Category 1 is for registered Nigerian SMEs in the food and agro-allied sector. Category 2 is for students with ideas to improve cassava processing/production.
Do I need a registered company to apply as an SME?
Category 1 is described as being for registered Nigerian SMEs, so yes—expect registration to matter.
What kinds of ideas are they looking for?
Ideas that improve cassava production and processing—including technology-powered solutions and simple practical improvements. If it makes cassava more efficient, profitable, reliable, or safe, it’s in range.
Will everyone pitch live?
The prize notes that successful Category 1 candidates will be invited to pitch to live judges. That implies a shortlist rather than every applicant.
Can a student apply with a team?
The listing doesn’t clarify team rules. If you’re applying as a student team, clearly state each person’s role and keep one lead applicant consistent with the form requirements.
Can I submit more than one idea?
Not specified. If the form allows multiple submissions, you can—but quality usually beats quantity. One sharp, well-evidenced submission tends to outperform three rushed ones.
How to Apply (Next Steps That Keep You Sane)

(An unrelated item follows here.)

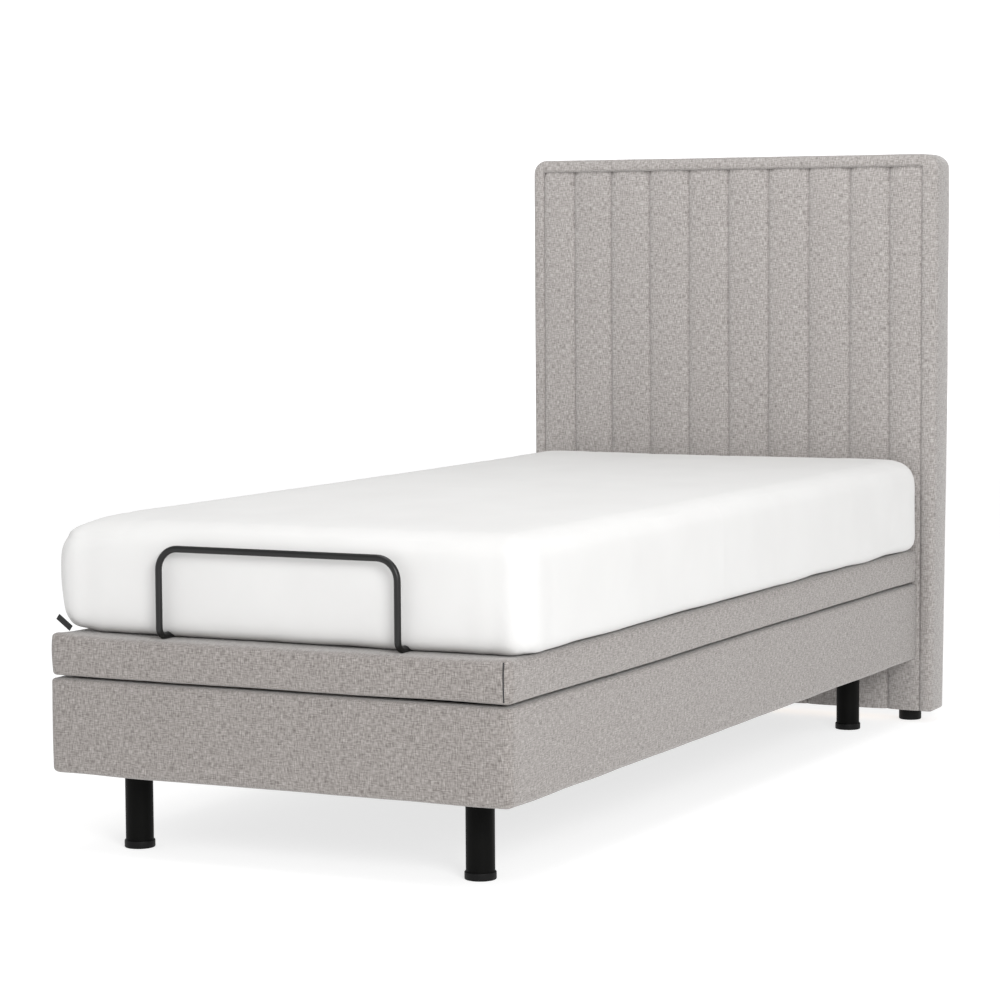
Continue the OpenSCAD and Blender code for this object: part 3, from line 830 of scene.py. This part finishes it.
# %% [markdown]
# ## The headboard's border
# A padded border runs up one side, over the top and down the other. It is one shape with
# one cross-section all the way, so the section is drawn once and swept: straight up, round
# a small corner, across, round again and down.

# %% Sweep the border
CORNER = 0.028
DEPTH = rim_high.y - rim_low.y
border_w = rim_high.x - rim_low.x


def sweep_border():
    drop_selection()
    middle = (-(rim_low.x + rim_high.x) / 2, (rim_low.y + rim_high.y) / 2, rim_low.z)
    bpy.ops.mesh.primitive_plane_add(size=1, location=middle)
    bpy.context.object.scale = (border_w, DEPTH, 1)
    border = settle()
    border.name = "headboard_border"
    turn = rim_high.z - CORNER
    with editing(border):
        pick("VERT", lambda c, n: c.x < -rim_high.x + 0.001)
        bpy.ops.mesh.bevel(offset=0.012, segments=5, affect="VERTICES")
        pick("VERT", lambda c, n: c.x > -rim_low.x - 0.001 and c.y < rim_low.y + 0.001)
        bpy.ops.mesh.bevel(offset=0.006, segments=4, affect="VERTICES")
        bpy.ops.mesh.select_all(action="SELECT")
        push((0, 0, turn - rim_low.z), 24)
        swing((-rim_high.x + CORNER, 0, turn), (0, 1, 0), pi / 2, 8)
        push((2 * (rim_high.x - CORNER), 0, 0), 20)
        swing((rim_high.x - CORNER, 0, turn), (0, 1, 0), pi / 2, 8)
        push((0, 0, rim_low.z - turn), 24)
        bpy.ops.mesh.select_all(action="SELECT")
        bpy.ops.mesh.remove_doubles(threshold=0.0001)
        bpy.ops.mesh.normals_make_consistent(inside=False)
        pick("EDGE", lambda c, d: abs(d.z) < 0.1 and c.z < rim_low.z + 0.001)
        bpy.ops.mesh.bevel(offset=0.0045, segments=3)
    return border


border = sweep_border()
print("border:", [round(c, 3) for c in border.dimensions], len(border.data.vertices), "points")


def relax_border(co, normal):
    along = co.z * 5 + co.x * 5
    wave = 0.0009 * bump_at(along, co.y * 9, 2) + 0.0003 * bump_at(along * 4, co.y * 20, 7)
    depth = (co.y - rim_low.y) / DEPTH
    swell = 0.0045 * sin(pi * min(max(depth, 0), 1))
    rise = min(max(co.z - rim_low.z, 0), 1)
    full = 0.009 * sin(pi / 2 * rise) * max(co.x - rim_low.x, 0) / border_w
    return co + normal * (wave + swell) + Vector((full, 0, 0))


sculpt(border, relax_border)
smooth(border)
unwrap(border)
border_nodes = ["headboard_border_left", "headboard_border_right", "headboard_border_top"]
dress(border, headboard_lit_cloth, *border_nodes)
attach(border, "base")

# %% [markdown]
# ## The headboard's back
# Behind, a plain lining cloth closes the board. It is a thin panel with the same round top
# corners, its edges turned in.

# %% Close the back
back_low, back_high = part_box("headboard_back_cover")
lining = block(
    "headboard_lining",
    (back_low.x + 0.006, back_low.y - 0.0004, back_low.z + 0.004),
    (back_high.x - 0.006, back_high.y + 0.0006, back_high.z - 0.006),
)
with editing(lining):
    pick("EDGE", lambda c, d: abs(d.y) > 0.9 and c.z > 1)
    bpy.ops.mesh.bevel(offset=0.022, segments=6)
    pick("EDGE", lambda c, d: abs(d.y) < 0.1 and c.y > back_high.y)
    bpy.ops.mesh.bevel(offset=0.0014, segments=3)
smooth(lining)
unwrap(lining)
dress(lining, back_cloth, "headboard_back_cover")
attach(lining, "base")

# %% [markdown]
# ## Legs, caps and glides
# Each leg is a round steel tube with a moulded cap pushed on its end. Real tubes and caps
# have no knife edges, so the cylinders get their rims rolled.


# %% Turn the round parts
def turned(name, centre, radius, low, high, rim, steps=64):
    drop_selection()
    bpy.ops.mesh.primitive_cylinder_add(
        vertices=steps, radius=radius, depth=high - low, location=(*centre, (low + high) / 2)
    )
    bpy.context.object.name = name
    obj = settle()
    with editing(obj):
        pick("EDGE", lambda c, d: abs(d.z) < 0.1)
        bpy.ops.mesh.bevel(offset=rim, segments=4)
    smooth(obj, 35)
    return obj


def round_parts(node, prefix, material, rim):
    """One turned piece for each separate round of a node, found by the quarter it is in."""
    low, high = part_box(node)
    made = []
    points = [v.co for v in frame["nodes"][node].data.vertices]
    split = sorted({(c.x > 0, c.y > 0) for c in points})
    for right, head in split:
        group = [c for c in points if (c.x > 0) == right and (c.y > 0) == head]
        xs, ys = [c.x for c in group], [c.y for c in group]
        centre = ((min(xs) + max(xs)) / 2, (min(ys) + max(ys)) / 2)
        radius = (max(xs) - min(xs)) / 2
        name = f"{prefix}_{'head' if head else 'foot'}_{'right' if right else 'left'}"
        made.append(turned(name, centre, radius, low.z, high.z, rim))
    return made


for cap in round_parts("leg_caps", "leg_cap", black_plastic, 0.002):
    dress(cap, black_plastic, "leg_caps")
    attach(cap, "base")
for glide in round_parts("headboard_glides", "headboard_glide", black_plastic, 0.003):
    dress(glide, black_plastic, "headboard_glides")
    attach(glide, "base")

# %% [markdown]
# ## The retaining bar
# A round black tube stands up at the foot and stops the mattress sliding when the back is
# raised. Bent tube is drawn the way it is made: a circle is pushed along, and swung round
# the centre of each bend.

# %% Bend the bar
bar_low, bar_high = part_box("retaining_bar")
TUBE_R = 0.006
BAR = {"top": bar_high.z - TUBE_R, "x": bar_high.x - TUBE_R, "y": bar_low.y + TUBE_R}
POST_Y, RUN_Z = bar_high.y - TUBE_R, deck_top - TUBE_R
BIG, SMALL = 0.038, 0.016


def bend_bar():
    drop_selection()
    bpy.ops.mesh.primitive_circle_add(
        vertices=24, radius=TUBE_R, fill_type="NGON", location=(-BAR["x"], POST_Y, bar_low.z)
    )
    bar = settle()
    bar.name = "retaining_bar_tube"
    with editing(bar):
        bpy.ops.mesh.select_all(action="SELECT")
        push((0, 0, RUN_Z - SMALL - bar_low.z))
        swing((-BAR["x"], POST_Y - SMALL, RUN_Z - SMALL), (1, 0, 0), pi / 2)
        push((0, -(POST_Y - BAR["y"] - 2 * SMALL), 0))
        swing((-BAR["x"], BAR["y"] + SMALL, RUN_Z + SMALL), (1, 0, 0), -pi / 2)
        push((0, 0, BAR["top"] - BIG - RUN_Z - SMALL))
        swing((-BAR["x"] + BIG, BAR["y"], BAR["top"] - BIG), (0, 1, 0), pi / 2)
        push((BAR["x"] - BIG, 0, 0))
        bpy.ops.mesh.delete(type="ONLY_FACE")
    modify(bar, "MIRROR", use_axis=(True, False, False), use_clip=False)
    with editing(bar):
        bpy.ops.mesh.select_all(action="SELECT")
        bpy.ops.mesh.remove_doubles(threshold=0.0002)
        bpy.ops.mesh.normals_make_consistent(inside=False)
    return bar


bar = bend_bar()
print("bar:", [round(c, 3) for c in bar.dimensions], len(bar.data.vertices), "points")
smooth(bar, 35)
dress(bar, black_bar, "retaining_bar")
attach(bar, "calf")

# %% [markdown]
# ## Floor and light
# The bed stands on a pale floor inside a pale round wall, so no horizon shows from any
# side. The light is plain and soft: an even sky, one big soft lamp at the front on the
# right, whose light fades gently towards the headboard, and a weak one overhead.


# %% Floor and wall
def backdrop(name, level, glow):
    paint = Finish(name, Roughness=0.9, Specular_IOR_Level=0.0, Emission_Strength=glow)
    paint.shader.inputs["Emission Color"].default_value = (1, 1, 1, 1)
    speck = paint.grain(paint.place(scale=(3, 3, 3)), detail=2.0)
    paint.wear("Base Color", paint.ramp(speck, (0.2, grey(level - 0.02)), (0.8, grey(level))))
    bpy.context.object.data.materials.append(paint.material)
    bpy.context.object.name = name


drop_selection()
bpy.ops.mesh.primitive_circle_add(vertices=96, radius=14, fill_type="NGON")
settle()
backdrop("studio_floor", 0.46, 0.72)
drop_selection()
bpy.ops.mesh.primitive_cylinder_add(
    vertices=96, radius=14, depth=5, location=(0, 0, 2.5), end_fill_type="NOTHING"
)
settle()
backdrop("studio_wall", 0.3, 1.0)
print("stage:", 2, "pieces")


# %% Lights
def softbox(name, place, aim, size, power):
    lamp = bpy.data.objects.new(name, bpy.data.lights.new(name, "AREA"))
    bpy.context.scene.collection.objects.link(lamp)
    lamp.data.shape = "RECTANGLE"
    lamp.data.size, lamp.data.size_y = size
    lamp.data.energy = power
    lamp.location = place
    lamp.rotation_euler = (Vector(aim) - Vector(place)).to_track_quat("-Z", "Y").to_euler()


softbox("front_softbox", (4.4, -4.9, 2.9), (0, -0.3, 0.5), (2.4, 2.0), 240)
softbox("top_softbox", (0.3, -0.6, 3.2), (0, 0.2, 0.6), (2.2, 2.2), 48)
sky = bpy.data.worlds.new("studio")
sky.use_nodes = True
sky.node_tree.nodes["Background"].inputs["Color"].default_value = (1, 1, 1, 1)
sky.node_tree.nodes["Background"].inputs["Strength"].default_value = 0.5
bpy.context.scene.world = sky
bpy.context.scene.view_settings.view_transform = "Standard"
print("lights:", 2)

First, decide your category. If you’re a registered SME, go Category 1 and prepare to speak the language of customers, costs, and scale. If you’re a student, go Category 2 and bring proof that your idea can be tested—prototype, trial plan, or validated concept.
Next, write your core answers in a separate document. You want tight writing, consistent numbers, and no last-minute mistakes. Ask someone practical to review it: a processor, an engineer, a lecturer, a founder friend—anyone who will tell you when you’re being vague.
Then submit early. Not “early” like 11:55 p.m. on deadline day. Early like “I can still fix this if something goes wrong.”
Apply Now (Official Link)
Ready to apply? Visit the official application page here: https://docs.google.com/forms/d/e/1FAIpQLSeO2w9FsiEanqFNNw5fwZ7v9_7-Sl7018LWvIuAaZU0czmRYg/viewform
If you’re serious, treat this like a serious opportunity: clear problem, clear solution, real evidence, and a plan that doesn’t collapse the moment it meets Nigerian reality. That’s how you win.